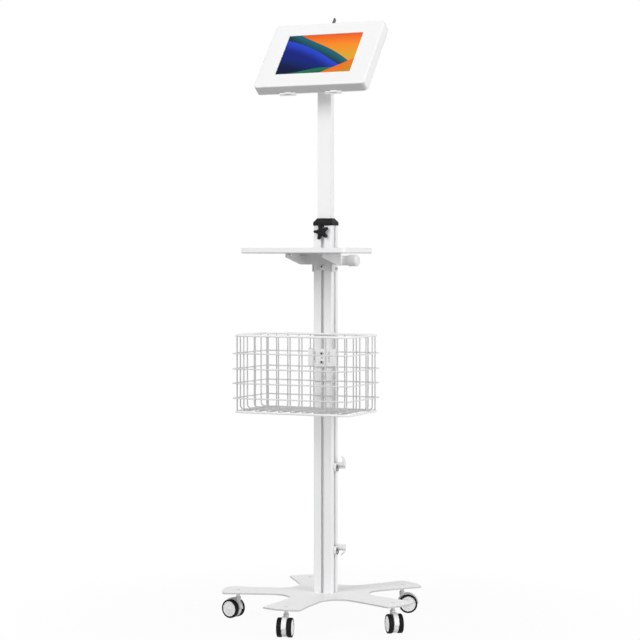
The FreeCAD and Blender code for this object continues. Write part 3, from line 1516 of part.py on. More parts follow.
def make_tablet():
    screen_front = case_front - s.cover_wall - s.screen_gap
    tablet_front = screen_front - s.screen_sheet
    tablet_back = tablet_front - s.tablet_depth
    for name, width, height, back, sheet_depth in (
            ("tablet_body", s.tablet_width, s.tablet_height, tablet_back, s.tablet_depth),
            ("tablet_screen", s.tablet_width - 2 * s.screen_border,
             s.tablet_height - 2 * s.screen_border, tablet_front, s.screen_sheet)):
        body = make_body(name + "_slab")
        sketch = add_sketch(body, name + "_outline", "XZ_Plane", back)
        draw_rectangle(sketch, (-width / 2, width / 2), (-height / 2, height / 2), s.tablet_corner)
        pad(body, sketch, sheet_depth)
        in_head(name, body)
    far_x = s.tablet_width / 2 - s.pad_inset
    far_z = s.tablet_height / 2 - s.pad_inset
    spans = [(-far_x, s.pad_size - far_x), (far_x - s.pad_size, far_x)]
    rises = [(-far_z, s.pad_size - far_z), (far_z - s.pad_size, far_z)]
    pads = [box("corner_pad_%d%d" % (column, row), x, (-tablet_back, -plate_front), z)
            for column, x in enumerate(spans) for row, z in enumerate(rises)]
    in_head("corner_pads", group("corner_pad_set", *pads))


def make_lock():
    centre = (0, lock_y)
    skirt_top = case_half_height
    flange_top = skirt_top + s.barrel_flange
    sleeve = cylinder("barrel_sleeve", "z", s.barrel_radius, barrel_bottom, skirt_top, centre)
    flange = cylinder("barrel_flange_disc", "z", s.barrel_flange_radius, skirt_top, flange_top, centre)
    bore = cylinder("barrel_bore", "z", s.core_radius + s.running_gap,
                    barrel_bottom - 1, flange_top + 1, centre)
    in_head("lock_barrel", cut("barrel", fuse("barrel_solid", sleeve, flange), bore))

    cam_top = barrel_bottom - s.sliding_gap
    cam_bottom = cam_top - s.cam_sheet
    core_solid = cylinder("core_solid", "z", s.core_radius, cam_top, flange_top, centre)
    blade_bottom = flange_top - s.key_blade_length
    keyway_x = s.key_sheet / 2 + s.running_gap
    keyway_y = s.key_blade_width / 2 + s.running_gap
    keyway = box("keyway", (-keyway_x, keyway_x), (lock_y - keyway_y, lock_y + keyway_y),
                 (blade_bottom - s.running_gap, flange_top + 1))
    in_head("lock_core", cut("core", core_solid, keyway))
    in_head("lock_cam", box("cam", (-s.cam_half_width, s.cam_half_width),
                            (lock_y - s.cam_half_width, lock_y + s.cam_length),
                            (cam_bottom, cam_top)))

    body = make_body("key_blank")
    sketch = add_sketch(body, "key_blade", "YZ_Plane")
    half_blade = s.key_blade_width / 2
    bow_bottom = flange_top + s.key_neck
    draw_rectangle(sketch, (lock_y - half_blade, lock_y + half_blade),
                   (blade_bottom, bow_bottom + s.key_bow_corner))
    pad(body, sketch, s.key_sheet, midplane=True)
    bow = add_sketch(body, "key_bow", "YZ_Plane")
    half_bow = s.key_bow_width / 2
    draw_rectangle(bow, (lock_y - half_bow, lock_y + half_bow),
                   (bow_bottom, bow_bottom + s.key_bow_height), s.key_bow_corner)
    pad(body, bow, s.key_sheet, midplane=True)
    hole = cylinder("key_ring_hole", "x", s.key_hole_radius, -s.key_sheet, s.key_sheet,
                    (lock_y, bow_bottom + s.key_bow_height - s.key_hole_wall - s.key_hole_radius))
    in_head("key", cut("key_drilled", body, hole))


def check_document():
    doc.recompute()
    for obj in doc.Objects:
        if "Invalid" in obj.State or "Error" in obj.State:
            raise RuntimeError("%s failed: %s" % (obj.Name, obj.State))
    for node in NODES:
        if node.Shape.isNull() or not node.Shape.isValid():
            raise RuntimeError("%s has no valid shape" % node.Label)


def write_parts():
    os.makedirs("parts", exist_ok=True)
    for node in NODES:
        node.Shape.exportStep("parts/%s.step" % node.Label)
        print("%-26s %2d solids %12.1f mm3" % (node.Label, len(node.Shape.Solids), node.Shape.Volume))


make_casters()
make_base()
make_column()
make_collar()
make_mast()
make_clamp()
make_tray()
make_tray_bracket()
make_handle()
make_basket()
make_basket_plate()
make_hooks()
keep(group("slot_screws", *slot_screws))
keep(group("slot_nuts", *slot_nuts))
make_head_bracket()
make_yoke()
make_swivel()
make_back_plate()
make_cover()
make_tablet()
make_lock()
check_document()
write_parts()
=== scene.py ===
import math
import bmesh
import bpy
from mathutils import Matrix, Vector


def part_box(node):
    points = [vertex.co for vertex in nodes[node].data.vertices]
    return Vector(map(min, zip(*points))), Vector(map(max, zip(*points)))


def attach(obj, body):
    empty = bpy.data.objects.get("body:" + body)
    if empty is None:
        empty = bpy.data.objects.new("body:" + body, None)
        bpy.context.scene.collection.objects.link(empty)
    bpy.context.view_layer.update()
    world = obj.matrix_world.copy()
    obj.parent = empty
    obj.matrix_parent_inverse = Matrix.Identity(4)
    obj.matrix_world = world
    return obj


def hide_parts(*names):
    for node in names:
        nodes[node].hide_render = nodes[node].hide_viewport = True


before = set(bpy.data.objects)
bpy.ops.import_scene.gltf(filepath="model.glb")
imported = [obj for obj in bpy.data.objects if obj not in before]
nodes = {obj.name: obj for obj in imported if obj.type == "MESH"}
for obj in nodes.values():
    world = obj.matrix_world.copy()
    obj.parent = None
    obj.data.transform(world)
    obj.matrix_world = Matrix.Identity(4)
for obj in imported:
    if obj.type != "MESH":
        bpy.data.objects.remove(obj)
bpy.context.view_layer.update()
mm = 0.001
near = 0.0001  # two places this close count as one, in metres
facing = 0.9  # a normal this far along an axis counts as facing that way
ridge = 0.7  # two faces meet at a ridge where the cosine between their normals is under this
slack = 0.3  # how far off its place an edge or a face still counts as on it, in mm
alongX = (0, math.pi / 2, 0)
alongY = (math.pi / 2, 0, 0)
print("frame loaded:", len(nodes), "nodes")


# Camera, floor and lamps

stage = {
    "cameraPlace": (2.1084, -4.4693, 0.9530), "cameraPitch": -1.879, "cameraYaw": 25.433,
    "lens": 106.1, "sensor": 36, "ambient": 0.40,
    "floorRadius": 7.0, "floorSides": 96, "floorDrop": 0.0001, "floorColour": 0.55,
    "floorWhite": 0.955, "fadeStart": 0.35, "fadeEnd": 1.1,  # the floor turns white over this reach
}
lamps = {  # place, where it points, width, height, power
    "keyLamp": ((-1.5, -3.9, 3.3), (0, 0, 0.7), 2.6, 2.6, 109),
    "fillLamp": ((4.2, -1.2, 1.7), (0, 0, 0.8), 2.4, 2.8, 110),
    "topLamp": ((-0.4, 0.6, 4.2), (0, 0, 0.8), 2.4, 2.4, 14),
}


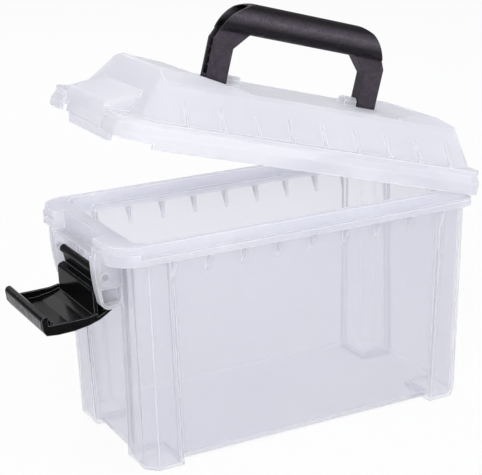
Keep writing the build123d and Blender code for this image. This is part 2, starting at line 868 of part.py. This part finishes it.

____

» REQUIREMENTS
Copy out exactly the lines from the one with "make_casters()" through the one with "obj.parent = None", counting both ends, and no other lines.

» THE RESULT
make_casters()
make_base()
make_column()
make_collar()
make_mast()
make_clamp()
make_tray()
make_tray_bracket()
make_handle()
make_basket()
make_basket_plate()
make_hooks()
keep(group("slot_screws", *slot_screws))
keep(group("slot_nuts", *slot_nuts))
make_head_bracket()
make_yoke()
make_swivel()
make_back_plate()
make_cover()
make_tablet()
make_lock()
check_document()
write_parts()
=== scene.py ===
import math
import bmesh
import bpy
from mathutils import Matrix, Vector


def part_box(node):
    points = [vertex.co for vertex in nodes[node].data.vertices]
    return Vector(map(min, zip(*points))), Vector(map(max, zip(*points)))


def attach(obj, body):
    empty = bpy.data.objects.get("body:" + body)
    if empty is None:
        empty = bpy.data.objects.new("body:" + body, None)
        bpy.context.scene.collection.objects.link(empty)
    bpy.context.view_layer.update()
    world = obj.matrix_world.copy()
    obj.parent = empty
    obj.matrix_parent_inverse = Matrix.Identity(4)
    obj.matrix_world = world
    return obj


def hide_parts(*names):
    for node in names:
        nodes[node].hide_render = nodes[node].hide_viewport = True


before = set(bpy.data.objects)
bpy.ops.import_scene.gltf(filepath="model.glb")
imported = [obj for obj in bpy.data.objects if obj not in before]
nodes = {obj.name: obj for obj in imported if obj.type == "MESH"}
for obj in nodes.values():
    world = obj.matrix_world.copy()
    obj.parent = None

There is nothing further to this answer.